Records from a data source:
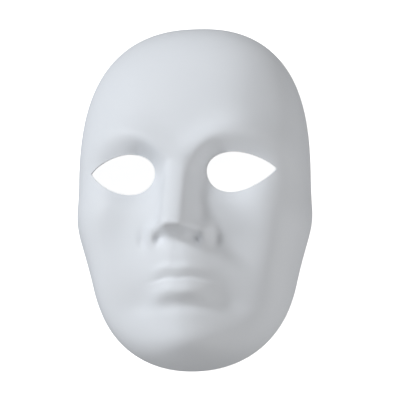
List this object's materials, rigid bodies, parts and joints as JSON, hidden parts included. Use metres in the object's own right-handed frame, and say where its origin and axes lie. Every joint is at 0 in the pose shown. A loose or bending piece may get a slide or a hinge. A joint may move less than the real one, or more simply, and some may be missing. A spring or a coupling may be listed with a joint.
{
  "type": "face mask",
  "caption": "Plain white moulded plastic full-face mask: a thin hollow shell with a calm human face, open eye holes and a flat cut edge.",
  "frame": {"origin": "middle of the cut edge's plane, on the surface that the mask lies on", "axes": "+Z out of the face, +Y towards the forehead, +X to the right for someone looking at the face"},
  "size_m": [0.1478, 0.2148, 0.0767],
  "materials": {
    "white_plastic": "smooth matt, cool white"
  },
  "bodies": {
    "root": {"mask_shell": "white_plastic"}
  },
  "joints": []
}
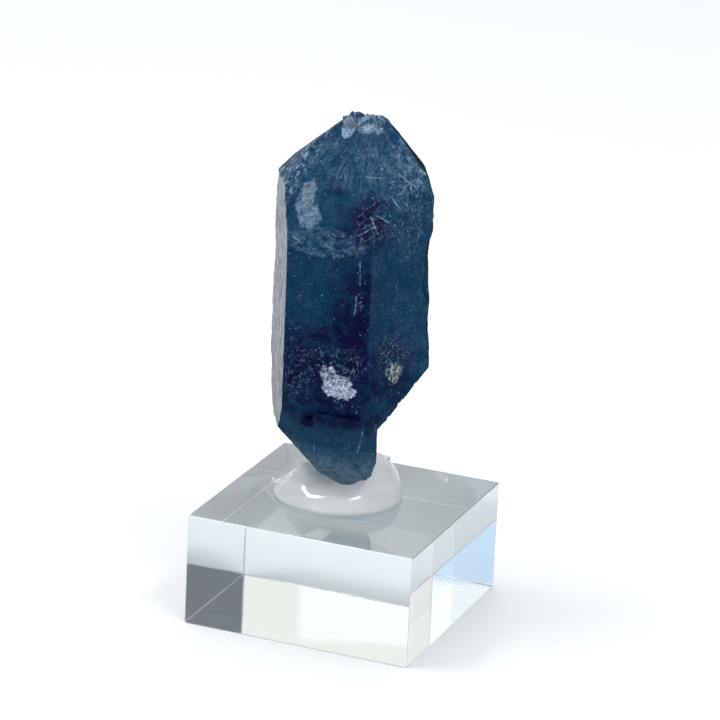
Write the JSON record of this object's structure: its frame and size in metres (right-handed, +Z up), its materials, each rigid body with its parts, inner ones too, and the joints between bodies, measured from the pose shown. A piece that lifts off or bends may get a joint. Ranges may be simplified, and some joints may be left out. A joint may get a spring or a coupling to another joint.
{
  "type": "quartz crystal specimen",
  "caption": "Dark blue quartz crystal, a six-sided prism pointed at both ends, standing upright in a dab of clear glue on a square clear acrylic block.",
  "frame": {"origin": "middle of the acrylic block's underside, which is the bottom centre of the part's box", "axes": "+Z up along the crystal's long axis; -Y towards the crystal's broad front face and the block's front face; +X to the right seen from the front"},
  "size_m": [0.03, 0.03, 0.0645],
  "materials": {
    "quartz": "dark blue, cloudy with fine inclusions, etched faces with a soft gloss",
    "glue": "clear glue, slightly milky, smooth and glossy",
    "acrylic": "clear polished acrylic with nicked edges"
  },
  "bodies": {
    "root": {"quartz_crystal": "quartz", "glue_dab": "glue", "acrylic_block": "acrylic"}
  },
  "joints": []
}
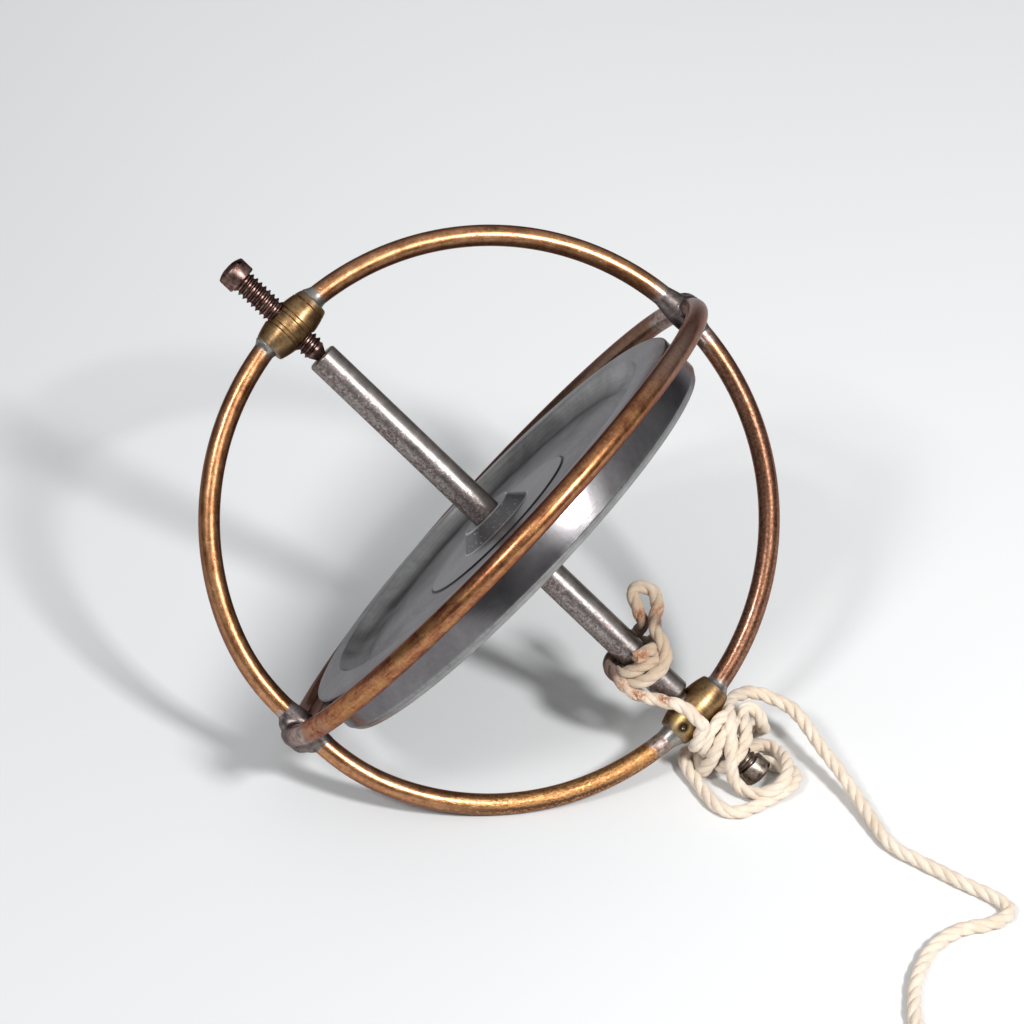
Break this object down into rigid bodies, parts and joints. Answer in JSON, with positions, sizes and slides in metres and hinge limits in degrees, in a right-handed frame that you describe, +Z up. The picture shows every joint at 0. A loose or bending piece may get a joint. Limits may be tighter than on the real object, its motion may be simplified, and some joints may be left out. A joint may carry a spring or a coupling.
{
  "type": "gyroscope",
  "caption": "Toy gyroscope: dished flywheel on an axle between cone pointed screws, in a cage of two crossed wire hoops, with a pull cord knotted round the axle.",
  "frame": {"origin": "on the table, under the centre of the cage as it lies at rest on both hoops and the lower screw's head", "axes": "+Z up; the axle's upper end points to -X, +Y and up, and the cord runs off towards +X and -Y"},
  "size_m": [0.1525, 0.1866, 0.0917],
  "materials": {
    "meridian_wire": "tarnished drawn wire",
    "equator_wire": "tarnished red-brown drawn wire",
    "boss_brass": "dull turned brass",
    "solder": "dull wiped solder",
    "screw_steel": "browned steel",
    "axle_steel": "bright ground steel with rust spots",
    "flywheel_steel": "turned steel, dull",
    "cotton_cord": "three strand cotton, undyed"
  },
  "bodies": {
    "cage": {"meridian_hoop_right": "meridian_wire", "meridian_hoop_left": "meridian_wire", "equator_hoop": "equator_wire", "upper_boss": "boss_brass", "lower_boss": "boss_brass", "upper_boss_solder_right": "solder", "upper_boss_solder_left": "solder", "lower_boss_solder_right": "solder", "lower_boss_solder_left": "solder", "crossing_solder_right": "solder", "crossing_solder_left": "solder", "cord_knot": "cotton_cord", "cord_bight": "cotton_cord", "cord_lead": "cotton_cord", "cord_wraps": "cotton_cord", "cord_loops": "cotton_cord", "cord_tail": "cotton_cord", "cord_coil": "cotton_cord", "cord_end_knot": "cotton_cord"},
    "rotor": {"axle": "axle_steel", "flywheel": "flywheel_steel"},
    "upper_screw": {"upper_pivot_screw": "screw_steel"},
    "lower_screw": {"lower_pivot_screw": "screw_steel"}
  },
  "joints": [
    {"name": "rotor_spin", "type": "hinge", "parent": "cage", "child": "rotor", "pos_m": [0, 0, 0.04578], "axis": [-0.7386, 0.2725, 0.6166], "continuous": true},
    {"name": "upper_screw_out", "type": "slide", "parent": "cage", "child": "upper_screw", "axis": [-0.7386, 0.2725, 0.6166], "range_m": [0, 0.0042]},
    {"name": "lower_screw_out", "type": "slide", "parent": "cage", "child": "lower_screw", "axis": [0.7386, -0.2725, -0.6166], "range_m": [0, 0.0042]}
  ]
}
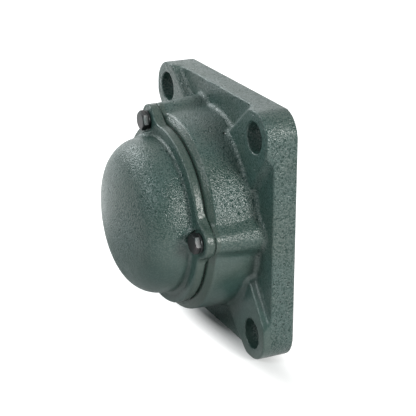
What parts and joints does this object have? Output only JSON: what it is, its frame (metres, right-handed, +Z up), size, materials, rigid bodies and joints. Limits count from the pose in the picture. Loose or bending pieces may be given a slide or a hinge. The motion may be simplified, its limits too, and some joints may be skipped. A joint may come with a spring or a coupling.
{
  "type": "four-bolt flange bearing",
  "caption": "Square flange-mounted ball bearing unit with a domed closed cover, a self-aligning insert and a through bore that takes the end of a shaft.",
  "frame": {"origin": "where the shaft line meets the plane of the mounting face, at the centre of the four bolt holes", "axes": "+Z up, +Y along the shaft into the wall that the flange is bolted to, so the cover points to -Y"},
  "size_m": [0.1284, 0.0693, 0.1284],
  "materials": {
    "casting_paint": "dark green-grey enamel over a rough sand casting, semi-gloss",
    "gasket_board": "dark pressed fibre board",
    "black_screw": "black oxide steel",
    "ground_steel": "ground bearing steel with a film of oil",
    "cage_polymer": "natural glass-filled polymer",
    "seal_rubber": "black moulded rubber",
    "plated_sheet": "pressed sheet steel, zinc plated",
    "nipple_plate": "yellow passivated steel"
  },
  "bodies": {
    "housing": {"housing": "casting_paint", "cover": "casting_paint", "cover_gasket": "gasket_board", "cover_screw_top": "black_screw", "cover_screw_side": "black_screw", "cover_screw_low": "black_screw", "lock_washer_top": "black_screw", "lock_washer_side": "black_screw", "lock_washer_low": "black_screw", "grease_nipple": "nipple_plate", "nipple_ball": "ground_steel"},
    "pin": {"locating_pin": "ground_steel"},
    "outer_race": {"outer_ring": "ground_steel", "seal_front": "seal_rubber", "seal_back": "seal_rubber"},
    "inner_race": {"inner_ring": "ground_steel", "set_screw_a": "black_screw", "set_screw_b": "black_screw", "slinger_front": "plated_sheet", "slinger_back": "plated_sheet"},
    "ball_set": {"cage": "cage_polymer", "ball_1": "ground_steel", "ball_2": "ground_steel", "ball_3": "ground_steel", "ball_4": "ground_steel", "ball_5": "ground_steel", "ball_6": "ground_steel", "ball_7": "ground_steel", "ball_8": "ground_steel", "ball_9": "ground_steel"}
  },
  "joints": [
    {"name": "align_pitch", "type": "hinge", "parent": "housing", "child": "pin", "pos_m": [0, -0.021, 0], "axis": [1, 0, 0], "range_deg": [-2, 2]},
    {"name": "align_yaw", "type": "hinge", "parent": "pin", "child": "outer_race", "pos_m": [0, -0.021, 0], "axis": [0, 0, 1], "range_deg": [-2, 2]},
    {"name": "shaft_spin", "type": "hinge", "parent": "outer_race", "child": "inner_race", "pos_m": [0, -0.021, 0], "axis": [0, 1, 0], "continuous": true},
    {"name": "ball_travel", "type": "hinge", "parent": "outer_race", "child": "ball_set", "pos_m": [0, -0.021, 0], "axis": [0, 1, 0], "continuous": true}
  ],
  "couplings": [
    {"joint": "ball_travel", "follows": "shaft_spin", "ratio": 0.4}
  ]
}
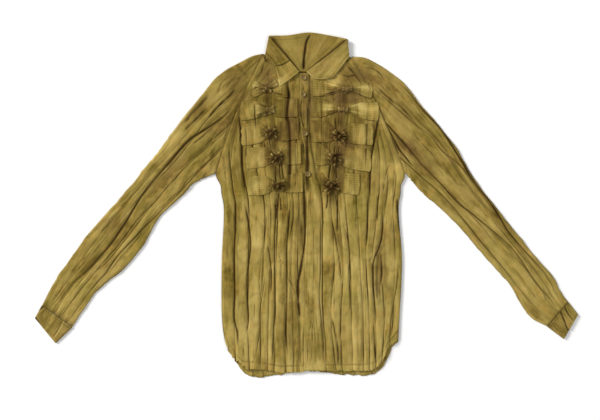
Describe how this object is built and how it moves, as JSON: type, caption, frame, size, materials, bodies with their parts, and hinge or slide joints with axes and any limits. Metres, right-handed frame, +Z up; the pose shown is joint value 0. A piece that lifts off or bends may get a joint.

Exercise – Locate the word "into" in the records above, and return each line that has it.

Result of this task –
Break this object down into rigid bodies, parts and joints. Answer in JSON, with positions, sizes and slides in metres and hinge limits in degrees, in a right-handed frame that you describe, +Z up. The picture shows every joint at 0. A loose or bending piece may get a joint. Limits may be tighter than on the real object, its motion may be simplified, and some joints may be left out. A joint may carry a spring or a coupling.
  "frame": {"origin": "where the shaft line meets the plane of the mounting face, at the centre of the four bolt holes", "axes": "+Z up, +Y along the shaft into the wall that the flange is bolted to, so the cover points to -Y"},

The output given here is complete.